Banks are Making Bank on Overdraft Fees
A new survey of banks finds that the average overdraft fee that banks charge customers decreased slightly from 2017 to 2018. Despite this slight drop in fees, overdraft revenue still makes up a key source of income for many banks.
The average overdraft fee increased 54.1% between 1998 and 2018, although it has dipped slightly over the past year to $33.23. The rapid rise in overdraft fees has become an important source of income for many banks. In 2017 alone, banks with more than $1 billion of assets earned $11.45 billion in overdraft fees.
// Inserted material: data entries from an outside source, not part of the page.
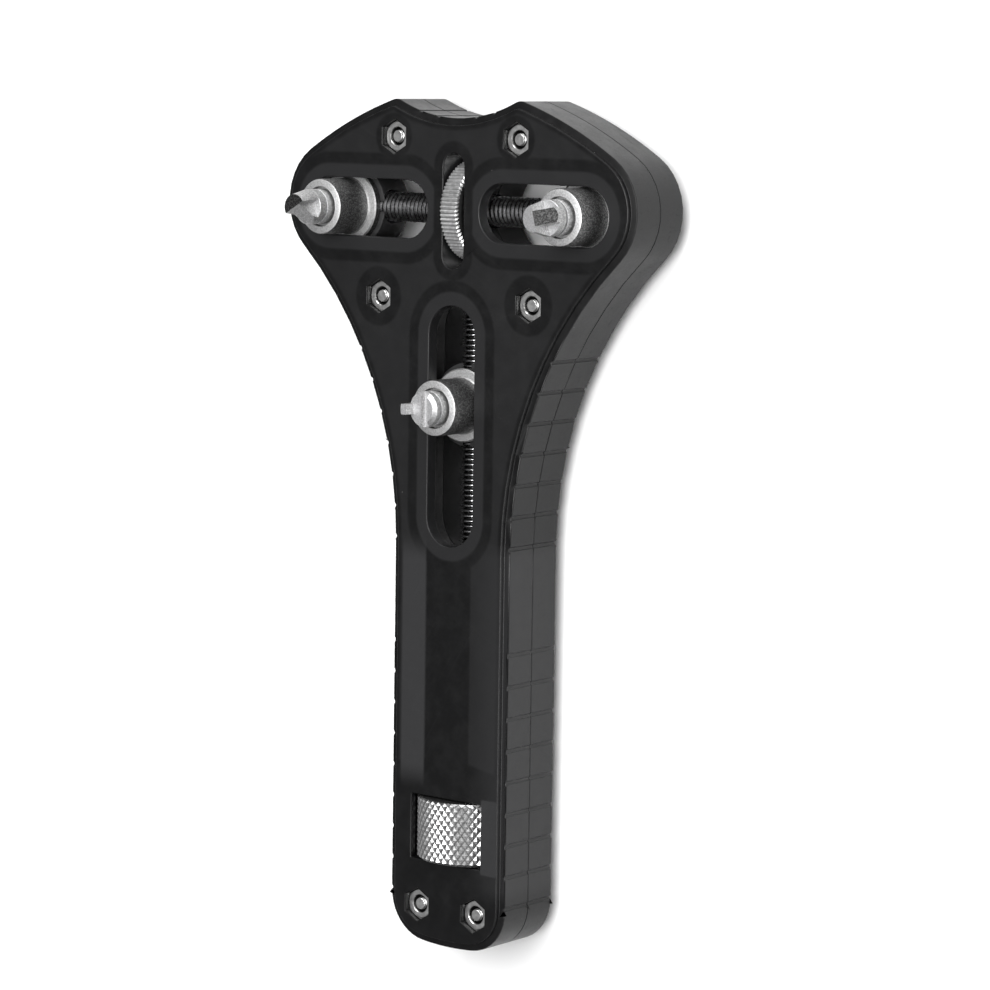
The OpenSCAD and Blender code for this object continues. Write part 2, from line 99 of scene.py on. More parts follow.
class Slot(Enum):
    """The record's material slot names; no piece here is given one."""

    SHELL = "shell_plastic"
    SHOE = "shoe_plastic"
    FASTENER = "screw_steel"
    BRIGHT = "bright_steel"
    PLATED = "plated_steel"
    BLACK = "black_steel"
    JAW = "jaw_steel"
    BIT = "bit_steel"


# ---------------------------------------------------------------- node wiring
@dataclass
class Wiring:
    """Adds and joins the nodes of one node tree.

    Args:
        tree: The node tree that is built up.
    """

    tree: bpy.types.NodeTree

    def add(self, kind: str, **settings: object) -> bpy.types.Node:
        """Adds a node and sets its properties.

        Args:
            kind: The node's type, without the ShaderNode prefix.
            settings: Properties to set on it.

        Returns:
            The new node.
        """
        node = self.tree.nodes.new("ShaderNode" + kind)
        for name, value in settings.items():
            setattr(node, name, value)
        return node

    def put(self, target: Socket, value: Socket | float | Sequence[float]) -> None:
        """Joins a socket to an input, or writes a constant on it."""
        if isinstance(value, bpy.types.NodeSocket):
            self.tree.links.new(value, target)
        else:
            target.default_value = value

    def math(self, operation: str, a: Socket | float, b: Socket | float = 0.0) -> Socket:
        """Adds a Math node.

        Args:
            operation: Its operation.
            a: First value.
            b: Second value.

        Returns:
            The result's socket.
        """
        node = self.add("Math", operation=operation)
        self.put(node.inputs[0], a)
        self.put(node.inputs[1], b)
        return node.outputs[0]

    def fold(self, operation: str, values: Sequence[Socket | float]) -> Socket:
        """Runs a two-sided operation through a list of values."""
        result = values[0]
        for value in values[1:]:
            result = self.math(operation, result, value)
        return result

    def length(self, dx: Socket, dy: Socket) -> Socket:
        """Length of a two-sided vector."""
        squares = self.math("MULTIPLY", dx, dx), self.math("MULTIPLY", dy, dy)
        return self.math("SQRT", self.math("ADD", *squares))

    def beyond(self, value: Socket, low: float, high: float) -> Socket:
        """How far a value lies outside a span, 0 within it."""
        inside = self.math("MINIMUM", self.math("MAXIMUM", value, low), high)
        return self.math("SUBTRACT", value, inside)

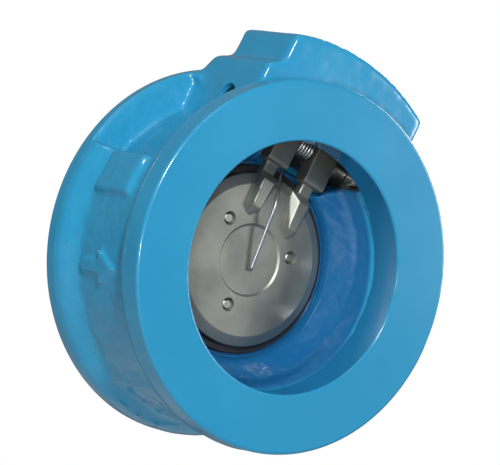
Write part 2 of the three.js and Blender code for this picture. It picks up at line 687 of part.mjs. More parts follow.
const valve = new THREE.Group();
valve.add(valveBody());
valve.add(valveDisc());
valve.add(discSeal());
valve.add(sealRetainer());
valve.add(...retainerScrews());
valve.add(hingePin());
valve.add(...hingeSpacers());
valve.add(...pinPlugs());
valve.add(torsionSpring());

export default valve;
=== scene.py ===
import json
import math

import bpy
from mathutils import Matrix, Vector


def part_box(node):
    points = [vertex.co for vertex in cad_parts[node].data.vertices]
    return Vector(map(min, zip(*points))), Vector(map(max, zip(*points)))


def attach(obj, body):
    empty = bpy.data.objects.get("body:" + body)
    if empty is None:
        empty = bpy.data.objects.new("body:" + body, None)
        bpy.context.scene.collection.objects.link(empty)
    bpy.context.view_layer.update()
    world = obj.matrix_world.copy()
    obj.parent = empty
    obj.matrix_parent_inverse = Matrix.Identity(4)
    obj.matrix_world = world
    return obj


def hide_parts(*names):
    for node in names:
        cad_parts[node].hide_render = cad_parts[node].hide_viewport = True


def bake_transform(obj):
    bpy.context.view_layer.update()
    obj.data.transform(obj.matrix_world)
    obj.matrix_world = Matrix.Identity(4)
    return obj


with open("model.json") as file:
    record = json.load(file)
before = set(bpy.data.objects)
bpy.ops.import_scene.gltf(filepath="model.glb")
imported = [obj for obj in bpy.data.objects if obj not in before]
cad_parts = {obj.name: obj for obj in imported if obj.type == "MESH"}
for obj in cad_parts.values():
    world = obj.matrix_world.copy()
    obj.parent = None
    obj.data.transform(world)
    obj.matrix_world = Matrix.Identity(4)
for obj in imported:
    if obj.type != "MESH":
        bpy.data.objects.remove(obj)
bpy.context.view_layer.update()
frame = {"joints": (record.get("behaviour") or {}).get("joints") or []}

mm = 0.001


# ---- Body casting ------------------------------------------------------------------------------------
# One piece of ductile iron, sand cast: two round rims with a waist between them, and a stepped lug over
# the hinge. The flange faces, rims, outlet bore, seat and inlet cone are machined afterwards, and the
# whole body is coated with light blue epoxy.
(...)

Approximately 1 in 3 people overdraft their accounts each year, and about 10% of people overdraft their accounts more than ten times annually. These so-called “frequent overdrafters” pay about 78.7% of the overdrafts fees that banks collect. They tend to be younger than the average bank customer and have worse credit scores.
According to Pew, a third of overdrafters view overdrafts as a way to obtain short-term credit. This may be a result of some states restricting access to short-term credit. A seminal study by the New York Federal Reserve found that people in Georgia and North Carolina used overdraft fees more often after their states capped interest rates for certain short-term loans. At the same time, these states failed to restrict overdraft fees, which are one of the most expensive credit options available.
Several consumer groups have expressed concern over rising overdraft fees, leading Senators Sherrod Brown (D-OH) and Cory Booker (D-NJ) to introduce legislation that would restrict banks from charging more than one overdraft fee per month and more than six per year.
“Overdraft fees are a tax on paychecks already stretched thin,” said Brown. “This bill keeps hardworking Americans’ money in their pockets and stops big banks from slapping big fees on customers for small overdraft amounts.”
The legislation is not likely to pass the Senate this year but is likely to resurface in 2019.